Are there dangers in publicness? Yes. For one, we can all share too much and turn into the nation of narcissists. Young people may regret tomorrow what they make public today; this is why Google CEO Eric Schmidt jokes that we should all be able to change our identities at age 21 but I think we will all be protected by the doctrine of mutually assured humiliation (I won't dig up your college-party picture if you don't dig up mine). More important, our information can be stolen, misused, and misconstrued. But the issue isn't really privacy, as its advocates insist. It is control. We need to be masters of our own data and how it is seen and used.

But we also need to understand the benefits of living and working in the open; that is the discussion that is being ignored. I can attest to the value of the public life. As I wrote my book, I explored its ideas openly on my blog and that enabled my generous readers to improve, challenge, correct, and add value to them all. In the book and on my blog, I revealed the most private and personal of information—that I have a minor heart condition—and again my readers gave me advice, support, and information. I'm having a ball now reading readers of my book on Twitter as they quote and review it (and I respond).
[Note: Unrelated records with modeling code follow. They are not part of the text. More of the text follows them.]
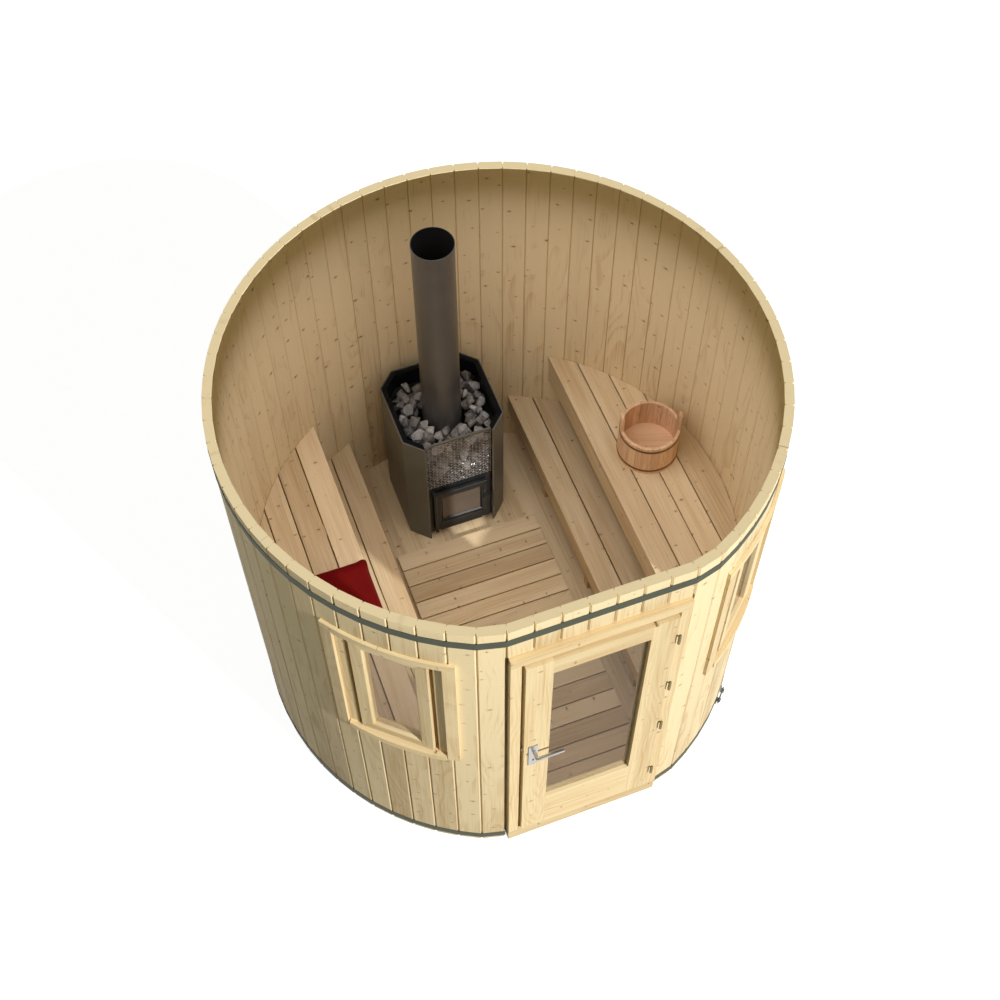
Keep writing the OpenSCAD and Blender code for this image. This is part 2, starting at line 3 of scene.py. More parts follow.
import json
import logging
import math
import random
from collections.abc import Callable, Iterable, Sequence
from dataclasses import dataclass, field
from enum import Enum

import bmesh
import bpy
import numpy as np
from mathutils import Matrix, Vector, noise


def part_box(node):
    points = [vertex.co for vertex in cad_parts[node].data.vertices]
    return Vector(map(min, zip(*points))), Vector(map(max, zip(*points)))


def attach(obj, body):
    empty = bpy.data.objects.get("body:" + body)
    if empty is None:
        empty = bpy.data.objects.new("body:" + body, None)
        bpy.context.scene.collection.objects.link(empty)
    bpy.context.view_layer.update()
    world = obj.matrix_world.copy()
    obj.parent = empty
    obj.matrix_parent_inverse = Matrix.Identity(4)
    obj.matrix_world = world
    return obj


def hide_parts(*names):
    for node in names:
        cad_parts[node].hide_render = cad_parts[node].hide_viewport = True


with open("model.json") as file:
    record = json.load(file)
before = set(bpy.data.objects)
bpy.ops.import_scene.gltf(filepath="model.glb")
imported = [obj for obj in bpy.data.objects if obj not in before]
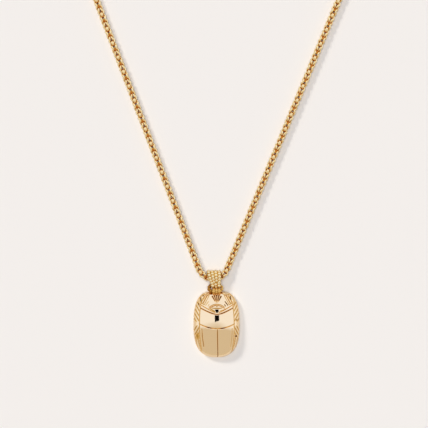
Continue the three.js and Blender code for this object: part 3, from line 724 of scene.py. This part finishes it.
# Chain route, as points at a distance s from its lowest point, to the right for s above 0
ARM = CHAIN_ARM_HALF_ANGLE_DEG * DEGREE
LEAN = CHAIN_LEAN_DEG * DEGREE
BEND_CENTRE = CHAIN_BEND_RADIUS / math.sin(ARM)
BACK_CENTRE = CHAIN_BACK_RADIUS / math.sin(ARM)
BEND_TURN = math.pi / 2 - ARM
BEND_LENGTH = CHAIN_BEND_RADIUS * BEND_TURN
ARM_LENGTH = (BACK_CENTRE - BEND_CENTRE) * math.cos(ARM)
HALF_ROUTE = BEND_LENGTH + ARM_LENGTH + CHAIN_BACK_RADIUS * (math.pi - BEND_TURN)
BAIL_INNER_HALF_HEIGHT = CHAIN_WIDTH / 2 + BAIL_CHAIN_CLEARANCE
BAIL_AXIS_Z = BAIL_INNER_HALF_HEIGHT + BAIL_STRAP + BAIL_TABLE_CLEARANCE


def route_point(s):
    """Place of the chain's middle line and the direction in which it runs."""
    length = abs(s)
    if length < BEND_LENGTH:
        turn = length / CHAIN_BEND_RADIUS
        across = CHAIN_BEND_RADIUS * math.sin(turn)
        along = BEND_CENTRE - CHAIN_BEND_RADIUS * math.cos(turn)
    elif length < BEND_LENGTH + ARM_LENGTH:
        run = length - BEND_LENGTH
        turn = BEND_TURN
        across = CHAIN_BEND_RADIUS * math.sin(BEND_TURN) + run * math.sin(ARM)
        along = BEND_CENTRE - CHAIN_BEND_RADIUS * math.cos(BEND_TURN) + run * math.cos(ARM)
    else:
        turn = BEND_TURN + (length - BEND_LENGTH - ARM_LENGTH) / CHAIN_BACK_RADIUS
        across = CHAIN_BACK_RADIUS * math.sin(turn)
        along = BACK_CENTRE - CHAIN_BACK_RADIUS * math.cos(turn)
    side = -1 if s < 0 else 1
    above = along - (BEND_CENTRE - CHAIN_BEND_RADIUS)
    lift = 1 - float(smooth(LIFT_FULL, LIFT_START, length))
    place = np.array([
        CHAIN_LOW_X + side * across * math.cos(LEAN) + above * math.sin(LEAN),
        CHAIN_LOW_Y - side * across * math.sin(LEAN) + above * math.cos(LEAN),
        CHAIN_WIDTH / 2 + lift * (BAIL_AXIS_Z - CHAIN_WIDTH / 2),
    ])
    heading = side * turn - LEAN
    return place, np.array([math.cos(heading), math.sin(heading), 0])


def link_template(radius, steps, sides):
    """One round link in the plane x = 0, with its middle at the origin."""
    outward, ahead = ring_directions(steps, (1, 2))
    return sweep(outward * radius, ahead, outward, circle(LINK_WIRE / 2, sides), True)


LINK = link_template(LINK_RADIUS, LINK_STEPS, LINK_SIDES)
INNER_LINK = link_template(LINK_RADIUS * INNER_LINK_SHARE, INNER_LINK_STEPS, INNER_LINK_SIDES)


def unit_links():
    """A unit's links as mesh, place (along, y, z) in shares of a link's radius, and facing direction."""
    links = []
    for sign in (1, -1):
        links.append((LINK, (0, sign * OPENING_LINKS_OFF, 0), (0, 1, 0)))
        links.append((INNER_LINK, (INNER_LINKS_ALONG, sign * INNER_LINKS_OFF, 0), (0, 1, 0)))
    for sign in (1, -1):
        normal = (sign * math.sin(MIDDLE_LINKS_TILT), 0, math.cos(MIDDLE_LINKS_TILT))
        links.append((LINK, (MIDDLE_LINKS_ALONG, 0, sign * MIDDLE_LINKS_OFF), normal))
    for sign in (1, -1):
        normal = (sign * math.sin(CLOSING_LINKS_TILT), math.cos(CLOSING_LINKS_TILT), 0)
        links.append((LINK, (CLOSING_LINKS_ALONG, sign * CLOSING_LINKS_OFF, 0), normal))
    return links


UNIT_LINKS = unit_links()


def turned_about_x(angle):
    across, up = math.cos(angle), math.sin(angle)
    return np.array([[1, 0, 0], [0, across, -up], [0, up, across]])


def add_links(shape, start, count, unit, phase):
    """Chain units from a distance start along the route; each unit is turned a quarter on from the last."""
    for k in range(count):
        quarter = (k + phase) % 4 * math.pi / 2
        turn = turned_about_x(quarter)
        for (points, faces), place, normal in UNIT_LINKS:
            offset, facing = turn @ np.array(place) * LINK_RADIUS, turn @ np.array(normal)
            middle, ahead = route_point(start + (k + UNIT_START) * unit + offset[0])
            aside = np.cross([0, 0, 1], ahead)
            basis = np.stack([ahead, aside, [0, 0, 1]], -1)
            axis = basis @ facing
            first = np.cross(axis, basis[:, 0])
            first /= np.linalg.norm(first)
            second = np.cross(axis, first)
            away = points @ np.stack([axis, first, second]) + basis @ [0, offset[1], offset[2]]
            reach = np.linalg.norm(away - np.outer(away @ ahead, ahead), axis=1)
            shape.add(middle + away, faces, smooth(*LINK_SHADE_REACH, reach / (CHAIN_WIDTH / 2)))


# Bail, whose closed drop is drawn in the plane x = 0 and then leant
FOOT_Y = EYE_Y + RING_RUN_Y
FOOT_Z = EYE_Z - RING_RUN_Z
TOP_Y = CHAIN_LOW_Y + BAIL_TOP_ABOVE_CHAIN
TOP_INNER_RADIUS_Y = CHAIN_WIDTH / 2 + BAIL_CHAIN_CLEARANCE


def drop_outline(steps):
    """Inner line of the strap, with its outward normals, evenly spaced, and the line's length."""
    points, normals = [], []
    for y, z, ry, rz, start, end in (
        (TOP_Y, BAIL_AXIS_Z, TOP_INNER_RADIUS_Y, BAIL_INNER_HALF_HEIGHT,
         -math.pi / 2 - BAIL_PINCH, math.pi / 2 + BAIL_PINCH),
        (FOOT_Y, FOOT_Z, RING_WIRE / 2 + RING_CLEARANCE, BAIL_FOOT_HALF_HEIGHT,
         math.pi / 2 + BAIL_PINCH, 1.5 * math.pi - BAIL_PINCH),
    ):
        for angle in np.linspace(start, end, BAIL_ARC_STEPS):
            points.append((y + ry * math.cos(angle), z + rz * math.sin(angle)))
            normals.append((math.cos(angle), math.sin(angle)))
    points.append(points[0])
    normals.append(normals[0])
    points, normals = np.array(points), np.array(normals)
    length = running_length(points)
    picks = np.linspace(0, length[-1], steps, endpoint=False)
    out = points_along(normals, length, picks)
    return points_along(points, length, picks), out / np.linalg.norm(out, axis=1)[:, None], length[-1]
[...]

Finally, because I am on Facebook and LinkedIn and have a blog and use Twitter, I have made business connections—and money.

In reports I've written for BusinessWeek, the heads of Dell (DELL) and Starbucks (SBUX) corroborate the value of business in public as they each now seek and discuss customers' ideas openly. Comcast (CMCSA) has learned that there is a public discussion about its service happening independently and that is why it assigned staff to monitor and respond to Twitterers' complaints. Every company alive is hiring search engine optimization experts to help them manage their public face for Google and its users. What more powerful business elixir is there today than Googlejuice?

Business Opportunities

There are business opportunities in this new transparency. Google has won the war to organize our information. The next frontier, possibly even more valuable, will be organizing us. I don't believe the victor will be a single social network that has the most members. No, the Internet is our social network and the Google of people will be the service that makes sense of and gives us control over our information and connections.